AMMAN: Residents in the regime-blockaded Outer Damascus town of Madaya […]

4 October 2016

AMMAN: Residents in the regime-blockaded Outer Damascus town of Madaya are breaking apart old bread ovens and sidewalks in search of salt, a last-ditch effort to fight the effects of severe low blood pressure brought on by months of crippling siege, one of the city’s last remaining medical professionals told Syria Direct on Tuesday.

Since July 2015, the 40,000 residents of Madaya, once a mountain resort popular with vacationing Damascenes, have lived in an open-air prison, with Syrian army and Hezbollah fighters encircling the town with snipers, barbed wire and thousands of landmines. This past winter, the Syrian regime’s siege of Madaya led to mass starvation, as residents of the town survived on grass and leaves.
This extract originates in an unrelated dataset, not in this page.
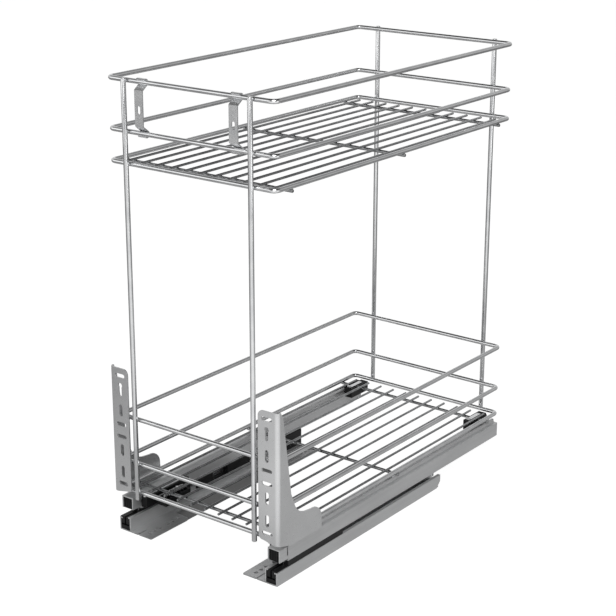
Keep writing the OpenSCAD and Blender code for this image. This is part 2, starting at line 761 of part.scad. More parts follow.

Although intermittent aid deliveries provide some relief from the siege, town residents say the convoys have lacked needed supplies including vaccines, anti-inflammatory medicine, painkillers and salt—a necessary supplement for the town’s hunger-stricken populace, who have reported dizziness and fainting as a result of low blood pressure, also known as hypotension.

 Madaya residents protesting the siege in October. “Starvation is the weapon of cowards,” says one poster. Photo courtesy of Madaya Photos.

In turn, Madaya residents are looking for salt literally wherever they can.

“People are crushing rocks that are used to pave sidewalks or breaking apart old bread ovens because they’re made from a mixture of dirt and salt,” Dr. Mohammad Darwish, a dentist and Madaya’s most experienced medical professional who works at the only hospital in the town, told Syria Direct on Tuesday.

 Salt extracted from a bread oven. Photo courtesy of Dr. Mohammad Darwish.

Ideally, Madaya’s medical workers, like Darwish, want aid organizations to provide the town with hypotension medicine, which is more effective at preventing the effects of low blood pressure than salt. But local traders who deal directly with Hezbollah fighters manning the town’s eight checkpoints say that is impossible.

“They’ll never allow something valuable like medicine to make it into Madaya,” Hussam, a Madaya trader, told Syria Direct on Tuesday. Hussam did add that select Madaya families can purchase salt, at a price of $100 per kilogram, via Hezbollah guards.

“[Hezbollah] will allow 1kg or 2kg of salt to go into the city, but never any more,”

“They’ll only allow this to take place because they can get the salt for so cheap and charge it at a massive markup.”